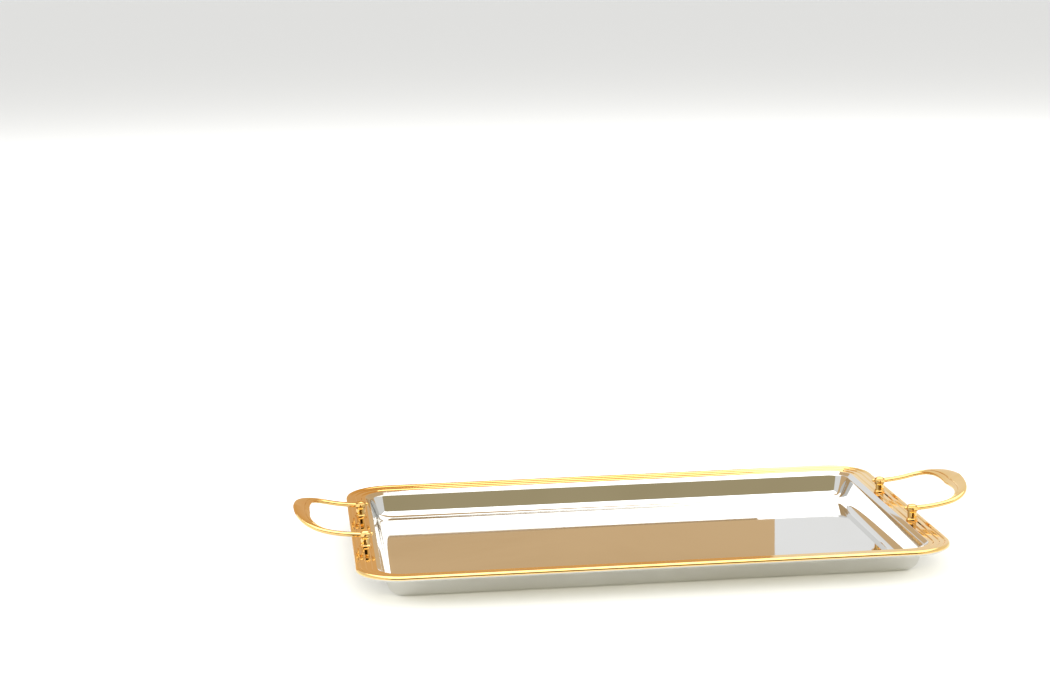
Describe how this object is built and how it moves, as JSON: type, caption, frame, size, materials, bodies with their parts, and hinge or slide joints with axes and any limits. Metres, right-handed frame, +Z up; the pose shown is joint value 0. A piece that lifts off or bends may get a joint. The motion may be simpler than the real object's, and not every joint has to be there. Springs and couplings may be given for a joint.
{
  "type": "two-handled serving tray",
  "caption": "Rectangular metal serving tray with sloping walls, ridged rim with rolled edge, and raised strap handles at both ends.",
  "frame": {"origin": "middle of the tray on the plane it stands on", "axes": "+X along the tray's length towards one handle, +Y across its width, +Z up out of the well"},
  "size_m": [0.5734, 0.312, 0.0473],
  "materials": {
    "polished_pan": "mirror-polished silver-coloured sheet metal, slightly warm",
    "gold_plate": "polished gold-coloured plate over brass castings and turned parts",
    "fastener_steel": "plain zinc-bright steel washers and nuts"
  },
  "bodies": {
    "root": {"tray_pan": "polished_pan", "handle_loop_right": "gold_plate", "handle_loop_left": "gold_plate", "post_collar_right_front": "gold_plate", "post_collar_right_back": "gold_plate", "post_collar_left_front": "gold_plate", "post_collar_left_back": "gold_plate", "post_pillar_right_front": "gold_plate", "post_pillar_right_back": "gold_plate", "post_pillar_left_front": "gold_plate", "post_pillar_left_back": "gold_plate", "dome_screw_right_front": "gold_plate", "dome_screw_right_back": "gold_plate", "dome_screw_left_front": "gold_plate", "dome_screw_left_back": "gold_plate", "flat_washer_right_front": "fastener_steel", "flat_washer_right_back": "fastener_steel", "flat_washer_left_front": "fastener_steel", "flat_washer_left_back": "fastener_steel", "hex_nut_right_front": "fastener_steel", "hex_nut_right_back": "fastener_steel", "hex_nut_left_front": "fastener_steel", "hex_nut_left_back": "fastener_steel"}
  },
  "joints": []
}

------

_WORK TO BE COMPLETED_
Please quote the data above in full, with no line missing.

_RESPONSE_
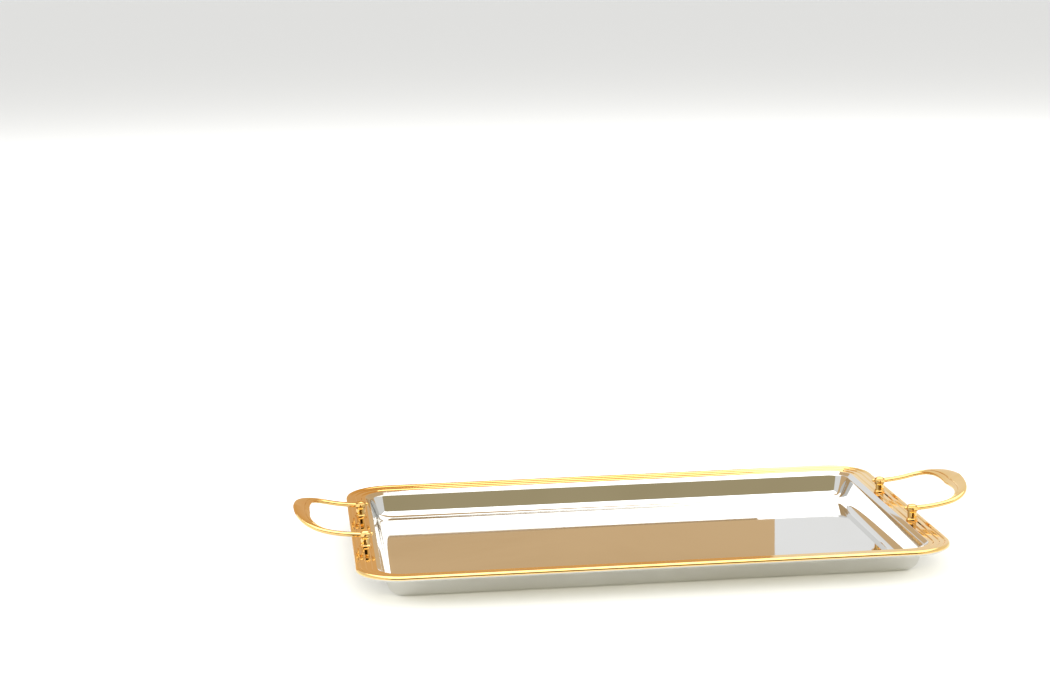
Describe how this object is built and how it moves, as JSON: type, caption, frame, size, materials, bodies with their parts, and hinge or slide joints with axes and any limits. Metres, right-handed frame, +Z up; the pose shown is joint value 0. A piece that lifts off or bends may get a joint. The motion may be simpler than the real object's, and not every joint has to be there. Springs and couplings may be given for a joint.
{
  "type": "two-handled serving tray",
  "caption": "Rectangular metal serving tray with sloping walls, ridged rim with rolled edge, and raised strap handles at both ends.",
  "frame": {"origin": "middle of the tray on the plane it stands on", "axes": "+X along the tray's length towards one handle, +Y across its width, +Z up out of the well"},
  "size_m": [0.5734, 0.312, 0.0473],
  "materials": {
    "polished_pan": "mirror-polished silver-coloured sheet metal, slightly warm",
    "gold_plate": "polished gold-coloured plate over brass castings and turned parts",
    "fastener_steel": "plain zinc-bright steel washers and nuts"
  },
  "bodies": {
    "root": {"tray_pan": "polished_pan", "handle_loop_right": "gold_plate", "handle_loop_left": "gold_plate", "post_collar_right_front": "gold_plate", "post_collar_right_back": "gold_plate", "post_collar_left_front": "gold_plate", "post_collar_left_back": "gold_plate", "post_pillar_right_front": "gold_plate", "post_pillar_right_back": "gold_plate", "post_pillar_left_front": "gold_plate", "post_pillar_left_back": "gold_plate", "dome_screw_right_front": "gold_plate", "dome_screw_right_back": "gold_plate", "dome_screw_left_front": "gold_plate", "dome_screw_left_back": "gold_plate", "flat_washer_right_front": "fastener_steel", "flat_washer_right_back": "fastener_steel", "flat_washer_left_front": "fastener_steel", "flat_washer_left_back": "fastener_steel", "hex_nut_right_front": "fastener_steel", "hex_nut_right_back": "fastener_steel", "hex_nut_left_front": "fastener_steel", "hex_nut_left_back": "fastener_steel"}
  },
  "joints": []
}